--- Exercise directions ---
Below is a set of records; restate each one word for word.

^^^^^^^^

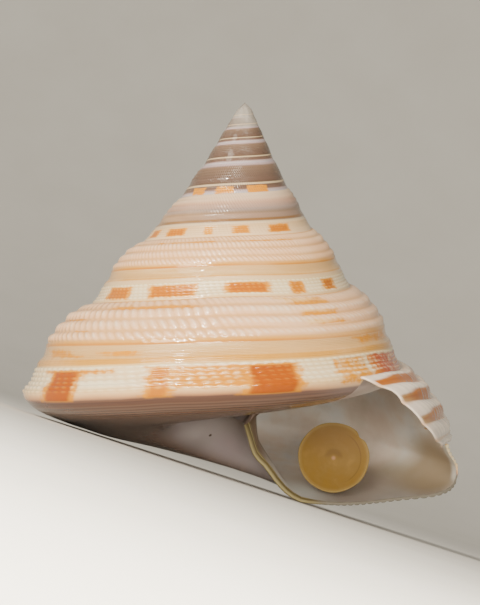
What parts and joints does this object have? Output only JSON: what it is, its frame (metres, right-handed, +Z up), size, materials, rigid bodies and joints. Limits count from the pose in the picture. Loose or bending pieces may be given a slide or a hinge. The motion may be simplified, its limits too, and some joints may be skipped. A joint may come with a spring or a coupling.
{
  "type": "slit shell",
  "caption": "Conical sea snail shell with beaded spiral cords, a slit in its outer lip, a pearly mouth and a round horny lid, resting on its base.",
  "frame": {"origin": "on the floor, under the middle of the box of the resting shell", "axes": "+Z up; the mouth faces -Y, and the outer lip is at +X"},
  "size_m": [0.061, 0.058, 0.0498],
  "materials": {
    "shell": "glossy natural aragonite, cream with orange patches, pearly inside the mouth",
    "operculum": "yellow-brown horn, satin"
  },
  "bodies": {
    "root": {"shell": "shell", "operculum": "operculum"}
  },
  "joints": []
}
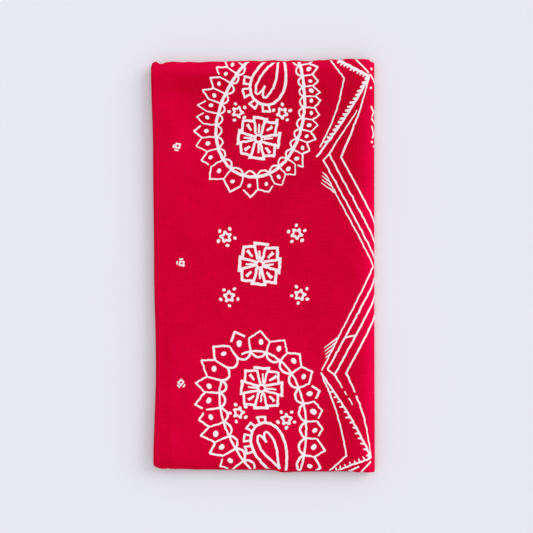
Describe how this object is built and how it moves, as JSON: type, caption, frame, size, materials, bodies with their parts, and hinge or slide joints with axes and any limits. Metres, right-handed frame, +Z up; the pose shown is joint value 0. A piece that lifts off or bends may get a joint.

^^^^^^^^

--- Written answer ---
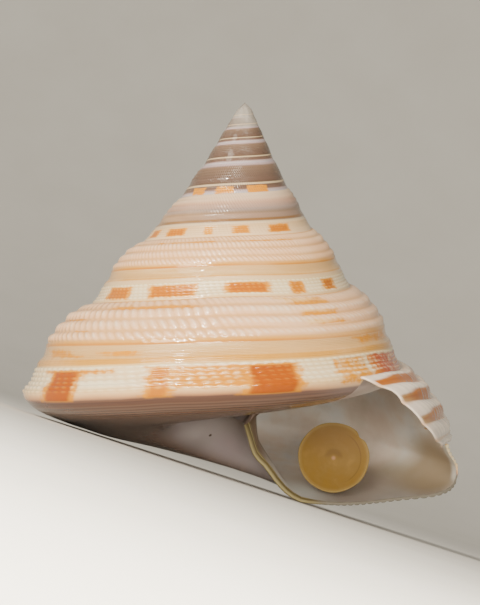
What parts and joints does this object have? Output only JSON: what it is, its frame (metres, right-handed, +Z up), size, materials, rigid bodies and joints. Limits count from the pose in the picture. Loose or bending pieces may be given a slide or a hinge. The motion may be simplified, its limits too, and some joints may be skipped. A joint may come with a spring or a coupling.
{
  "type": "slit shell",
  "caption": "Conical sea snail shell with beaded spiral cords, a slit in its outer lip, a pearly mouth and a round horny lid, resting on its base.",
  "frame": {"origin": "on the floor, under the middle of the box of the resting shell", "axes": "+Z up; the mouth faces -Y, and the outer lip is at +X"},
  "size_m": [0.061, 0.058, 0.0498],
  "materials": {
    "shell": "glossy natural aragonite, cream with orange patches, pearly inside the mouth",
    "operculum": "yellow-brown horn, satin"
  },
  "bodies": {
    "root": {"shell": "shell", "operculum": "operculum"}
  },
  "joints": []
}
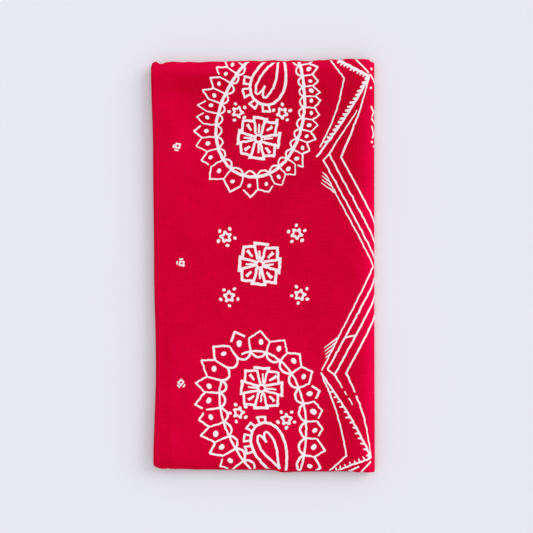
Describe how this object is built and how it moves, as JSON: type, caption, frame, size, materials, bodies with their parts, and hinge or slide joints with axes and any limits. Metres, right-handed frame, +Z up; the pose shown is joint value 0. A piece that lifts off or bends may get a joint.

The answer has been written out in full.